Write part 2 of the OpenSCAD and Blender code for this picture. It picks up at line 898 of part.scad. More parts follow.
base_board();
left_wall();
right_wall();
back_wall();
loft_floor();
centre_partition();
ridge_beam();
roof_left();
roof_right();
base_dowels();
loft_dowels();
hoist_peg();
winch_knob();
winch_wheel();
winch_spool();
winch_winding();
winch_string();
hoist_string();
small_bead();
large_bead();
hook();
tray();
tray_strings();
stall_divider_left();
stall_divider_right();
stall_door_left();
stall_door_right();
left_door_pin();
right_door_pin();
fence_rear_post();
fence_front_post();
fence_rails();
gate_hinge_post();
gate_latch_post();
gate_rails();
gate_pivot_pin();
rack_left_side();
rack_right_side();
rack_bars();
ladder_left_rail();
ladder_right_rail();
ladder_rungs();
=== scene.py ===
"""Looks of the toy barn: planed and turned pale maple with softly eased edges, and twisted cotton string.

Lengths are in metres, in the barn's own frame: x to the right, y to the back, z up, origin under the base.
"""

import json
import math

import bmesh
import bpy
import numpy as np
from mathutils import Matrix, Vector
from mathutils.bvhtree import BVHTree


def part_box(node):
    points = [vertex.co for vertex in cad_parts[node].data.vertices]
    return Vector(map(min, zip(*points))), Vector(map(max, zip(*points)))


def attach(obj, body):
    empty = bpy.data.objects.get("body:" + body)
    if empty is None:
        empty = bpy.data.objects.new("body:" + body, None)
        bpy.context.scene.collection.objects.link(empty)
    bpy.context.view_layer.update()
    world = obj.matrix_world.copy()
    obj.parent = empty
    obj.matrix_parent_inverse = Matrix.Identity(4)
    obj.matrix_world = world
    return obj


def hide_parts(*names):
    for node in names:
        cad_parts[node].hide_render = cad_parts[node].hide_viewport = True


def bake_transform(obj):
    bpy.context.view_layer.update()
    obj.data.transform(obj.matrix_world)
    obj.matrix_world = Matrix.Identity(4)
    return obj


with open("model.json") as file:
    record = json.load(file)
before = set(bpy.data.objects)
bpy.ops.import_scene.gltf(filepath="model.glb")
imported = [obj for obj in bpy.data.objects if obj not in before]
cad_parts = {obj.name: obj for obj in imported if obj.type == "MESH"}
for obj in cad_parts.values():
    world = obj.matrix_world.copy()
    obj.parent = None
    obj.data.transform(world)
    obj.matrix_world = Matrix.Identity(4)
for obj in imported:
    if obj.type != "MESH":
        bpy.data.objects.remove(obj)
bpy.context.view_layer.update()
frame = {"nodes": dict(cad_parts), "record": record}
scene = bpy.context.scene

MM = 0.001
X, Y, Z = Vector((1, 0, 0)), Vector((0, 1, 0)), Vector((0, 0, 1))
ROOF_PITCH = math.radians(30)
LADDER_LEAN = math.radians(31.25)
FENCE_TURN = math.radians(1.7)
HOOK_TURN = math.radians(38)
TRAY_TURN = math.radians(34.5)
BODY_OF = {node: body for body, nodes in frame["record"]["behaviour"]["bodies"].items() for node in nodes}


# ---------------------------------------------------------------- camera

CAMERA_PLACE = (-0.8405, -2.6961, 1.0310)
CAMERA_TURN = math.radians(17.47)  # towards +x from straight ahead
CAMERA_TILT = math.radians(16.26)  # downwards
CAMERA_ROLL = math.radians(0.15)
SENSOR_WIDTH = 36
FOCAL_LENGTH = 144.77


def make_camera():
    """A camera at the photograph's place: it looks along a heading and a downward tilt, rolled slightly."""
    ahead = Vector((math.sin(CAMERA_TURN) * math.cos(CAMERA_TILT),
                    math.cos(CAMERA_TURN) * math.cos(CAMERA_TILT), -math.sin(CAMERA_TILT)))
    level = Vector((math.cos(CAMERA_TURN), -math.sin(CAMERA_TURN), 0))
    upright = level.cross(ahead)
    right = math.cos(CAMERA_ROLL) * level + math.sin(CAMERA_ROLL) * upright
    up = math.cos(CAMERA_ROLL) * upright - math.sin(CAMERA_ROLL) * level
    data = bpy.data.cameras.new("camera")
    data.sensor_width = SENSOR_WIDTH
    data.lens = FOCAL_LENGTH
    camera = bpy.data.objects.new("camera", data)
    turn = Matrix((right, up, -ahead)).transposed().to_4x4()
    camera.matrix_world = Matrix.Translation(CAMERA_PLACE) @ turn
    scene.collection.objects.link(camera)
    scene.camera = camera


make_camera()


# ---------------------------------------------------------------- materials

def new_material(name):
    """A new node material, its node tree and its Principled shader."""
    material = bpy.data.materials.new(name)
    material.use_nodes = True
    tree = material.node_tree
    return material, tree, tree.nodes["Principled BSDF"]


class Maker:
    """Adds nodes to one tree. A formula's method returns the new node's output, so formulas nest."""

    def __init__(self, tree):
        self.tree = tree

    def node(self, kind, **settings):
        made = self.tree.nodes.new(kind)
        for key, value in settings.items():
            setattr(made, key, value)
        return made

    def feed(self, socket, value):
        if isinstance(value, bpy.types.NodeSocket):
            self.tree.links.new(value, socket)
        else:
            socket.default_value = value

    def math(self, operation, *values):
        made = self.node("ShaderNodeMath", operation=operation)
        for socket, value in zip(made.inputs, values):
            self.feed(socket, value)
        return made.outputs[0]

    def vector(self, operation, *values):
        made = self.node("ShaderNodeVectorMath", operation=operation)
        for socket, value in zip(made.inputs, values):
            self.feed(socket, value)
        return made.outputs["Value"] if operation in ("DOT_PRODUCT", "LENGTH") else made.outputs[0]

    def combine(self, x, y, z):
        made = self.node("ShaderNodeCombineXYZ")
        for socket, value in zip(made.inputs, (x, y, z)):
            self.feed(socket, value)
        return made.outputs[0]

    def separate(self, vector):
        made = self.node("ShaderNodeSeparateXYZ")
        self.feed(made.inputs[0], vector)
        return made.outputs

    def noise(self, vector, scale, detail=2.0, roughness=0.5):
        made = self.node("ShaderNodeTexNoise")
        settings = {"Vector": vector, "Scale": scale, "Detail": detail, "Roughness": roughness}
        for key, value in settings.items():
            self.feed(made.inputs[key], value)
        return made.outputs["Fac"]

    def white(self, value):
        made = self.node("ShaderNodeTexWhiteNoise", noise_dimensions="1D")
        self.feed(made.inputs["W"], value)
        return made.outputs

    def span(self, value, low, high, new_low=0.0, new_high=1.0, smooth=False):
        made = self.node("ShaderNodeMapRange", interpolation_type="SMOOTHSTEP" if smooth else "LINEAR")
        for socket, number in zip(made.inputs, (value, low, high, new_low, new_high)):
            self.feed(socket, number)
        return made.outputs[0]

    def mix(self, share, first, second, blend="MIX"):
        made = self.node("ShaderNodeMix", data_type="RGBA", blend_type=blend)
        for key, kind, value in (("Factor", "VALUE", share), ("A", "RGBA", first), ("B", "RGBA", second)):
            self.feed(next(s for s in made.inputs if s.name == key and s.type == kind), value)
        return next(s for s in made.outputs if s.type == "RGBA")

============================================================

→ DO THIS:
Copy out each line exactly.

→ COMPLETE OUTPUT:
Write part 2 of the OpenSCAD and Blender code for this picture. It picks up at line 898 of part.scad. More parts follow.
base_board();
left_wall();
right_wall();
back_wall();
loft_floor();
centre_partition();
ridge_beam();
roof_left();
roof_right();
base_dowels();
loft_dowels();
hoist_peg();
winch_knob();
winch_wheel();
winch_spool();
winch_winding();
winch_string();
hoist_string();
small_bead();
large_bead();
hook();
tray();
tray_strings();
stall_divider_left();
stall_divider_right();
stall_door_left();
stall_door_right();
left_door_pin();
right_door_pin();
fence_rear_post();
fence_front_post();
fence_rails();
gate_hinge_post();
gate_latch_post();
gate_rails();
gate_pivot_pin();
rack_left_side();
rack_right_side();
rack_bars();
ladder_left_rail();
ladder_right_rail();
ladder_rungs();
=== scene.py ===
"""Looks of the toy barn: planed and turned pale maple with softly eased edges, and twisted cotton string.

Lengths are in metres, in the barn's own frame: x to the right, y to the back, z up, origin under the base.
"""

import json
import math

import bmesh
import bpy
import numpy as np
from mathutils import Matrix, Vector
from mathutils.bvhtree import BVHTree


def part_box(node):
    points = [vertex.co for vertex in cad_parts[node].data.vertices]
    return Vector(map(min, zip(*points))), Vector(map(max, zip(*points)))


def attach(obj, body):
    empty = bpy.data.objects.get("body:" + body)
    if empty is None:
        empty = bpy.data.objects.new("body:" + body, None)
        bpy.context.scene.collection.objects.link(empty)
    bpy.context.view_layer.update()
    world = obj.matrix_world.copy()
    obj.parent = empty
    obj.matrix_parent_inverse = Matrix.Identity(4)
    obj.matrix_world = world
    return obj


def hide_parts(*names):
    for node in names:
        cad_parts[node].hide_render = cad_parts[node].hide_viewport = True


def bake_transform(obj):
    bpy.context.view_layer.update()
    obj.data.transform(obj.matrix_world)
    obj.matrix_world = Matrix.Identity(4)
    return obj


with open("model.json") as file:
    record = json.load(file)
before = set(bpy.data.objects)
bpy.ops.import_scene.gltf(filepath="model.glb")
imported = [obj for obj in bpy.data.objects if obj not in before]
cad_parts = {obj.name: obj for obj in imported if obj.type == "MESH"}
for obj in cad_parts.values():
    world = obj.matrix_world.copy()
    obj.parent = None
    obj.data.transform(world)
    obj.matrix_world = Matrix.Identity(4)
for obj in imported:
    if obj.type != "MESH":
        bpy.data.objects.remove(obj)
bpy.context.view_layer.update()
frame = {"nodes": dict(cad_parts), "record": record}
scene = bpy.context.scene

MM = 0.001
X, Y, Z = Vector((1, 0, 0)), Vector((0, 1, 0)), Vector((0, 0, 1))
ROOF_PITCH = math.radians(30)
LADDER_LEAN = math.radians(31.25)
FENCE_TURN = math.radians(1.7)
HOOK_TURN = math.radians(38)
TRAY_TURN = math.radians(34.5)
BODY_OF = {node: body for body, nodes in frame["record"]["behaviour"]["bodies"].items() for node in nodes}


# ---------------------------------------------------------------- camera

CAMERA_PLACE = (-0.8405, -2.6961, 1.0310)
CAMERA_TURN = math.radians(17.47)  # towards +x from straight ahead
CAMERA_TILT = math.radians(16.26)  # downwards
CAMERA_ROLL = math.radians(0.15)
SENSOR_WIDTH = 36
FOCAL_LENGTH = 144.77


def make_camera():
    """A camera at the photograph's place: it looks along a heading and a downward tilt, rolled slightly."""
    ahead = Vector((math.sin(CAMERA_TURN) * math.cos(CAMERA_TILT),
                    math.cos(CAMERA_TURN) * math.cos(CAMERA_TILT), -math.sin(CAMERA_TILT)))
    level = Vector((math.cos(CAMERA_TURN), -math.sin(CAMERA_TURN), 0))
    upright = level.cross(ahead)
    right = math.cos(CAMERA_ROLL) * level + math.sin(CAMERA_ROLL) * upright
    up = math.cos(CAMERA_ROLL) * upright - math.sin(CAMERA_ROLL) * level
    data = bpy.data.cameras.new("camera")
    data.sensor_width = SENSOR_WIDTH
    data.lens = FOCAL_LENGTH
    camera = bpy.data.objects.new("camera", data)
    turn = Matrix((right, up, -ahead)).transposed().to_4x4()
    camera.matrix_world = Matrix.Translation(CAMERA_PLACE) @ turn
    scene.collection.objects.link(camera)
    scene.camera = camera


make_camera()


# ---------------------------------------------------------------- materials

def new_material(name):
    """A new node material, its node tree and its Principled shader."""
    material = bpy.data.materials.new(name)
    material.use_nodes = True
    tree = material.node_tree
    return material, tree, tree.nodes["Principled BSDF"]


class Maker:
    """Adds nodes to one tree. A formula's method returns the new node's output, so formulas nest."""

    def __init__(self, tree):
        self.tree = tree

    def node(self, kind, **settings):
        made = self.tree.nodes.new(kind)
        for key, value in settings.items():
            setattr(made, key, value)
        return made

    def feed(self, socket, value):
        if isinstance(value, bpy.types.NodeSocket):
            self.tree.links.new(value, socket)
        else:
            socket.default_value = value

    def math(self, operation, *values):
        made = self.node("ShaderNodeMath", operation=operation)
        for socket, value in zip(made.inputs, values):
            self.feed(socket, value)
        return made.outputs[0]

    def vector(self, operation, *values):
        made = self.node("ShaderNodeVectorMath", operation=operation)
        for socket, value in zip(made.inputs, values):
            self.feed(socket, value)
        return made.outputs["Value"] if operation in ("DOT_PRODUCT", "LENGTH") else made.outputs[0]

    def combine(self, x, y, z):
        made = self.node("ShaderNodeCombineXYZ")
        for socket, value in zip(made.inputs, (x, y, z)):
            self.feed(socket, value)
        return made.outputs[0]

    def separate(self, vector):
        made = self.node("ShaderNodeSeparateXYZ")
        self.feed(made.inputs[0], vector)
        return made.outputs

    def noise(self, vector, scale, detail=2.0, roughness=0.5):
        made = self.node("ShaderNodeTexNoise")
        settings = {"Vector": vector, "Scale": scale, "Detail": detail, "Roughness": roughness}
        for key, value in settings.items():
            self.feed(made.inputs[key], value)
        return made.outputs["Fac"]

    def white(self, value):
        made = self.node("ShaderNodeTexWhiteNoise", noise_dimensions="1D")
        self.feed(made.inputs["W"], value)
        return made.outputs

    def span(self, value, low, high, new_low=0.0, new_high=1.0, smooth=False):
        made = self.node("ShaderNodeMapRange", interpolation_type="SMOOTHSTEP" if smooth else "LINEAR")
        for socket, number in zip(made.inputs, (value, low, high, new_low, new_high)):
            self.feed(socket, number)
        return made.outputs[0]

    def mix(self, share, first, second, blend="MIX"):
        made = self.node("ShaderNodeMix", data_type="RGBA", blend_type=blend)
        for key, kind, value in (("Factor", "VALUE", share), ("A", "RGBA", first), ("B", "RGBA", second)):
            self.feed(next(s for s in made.inputs if s.name == key and s.type == kind), value)
        return next(s for s in made.outputs if s.type == "RGBA")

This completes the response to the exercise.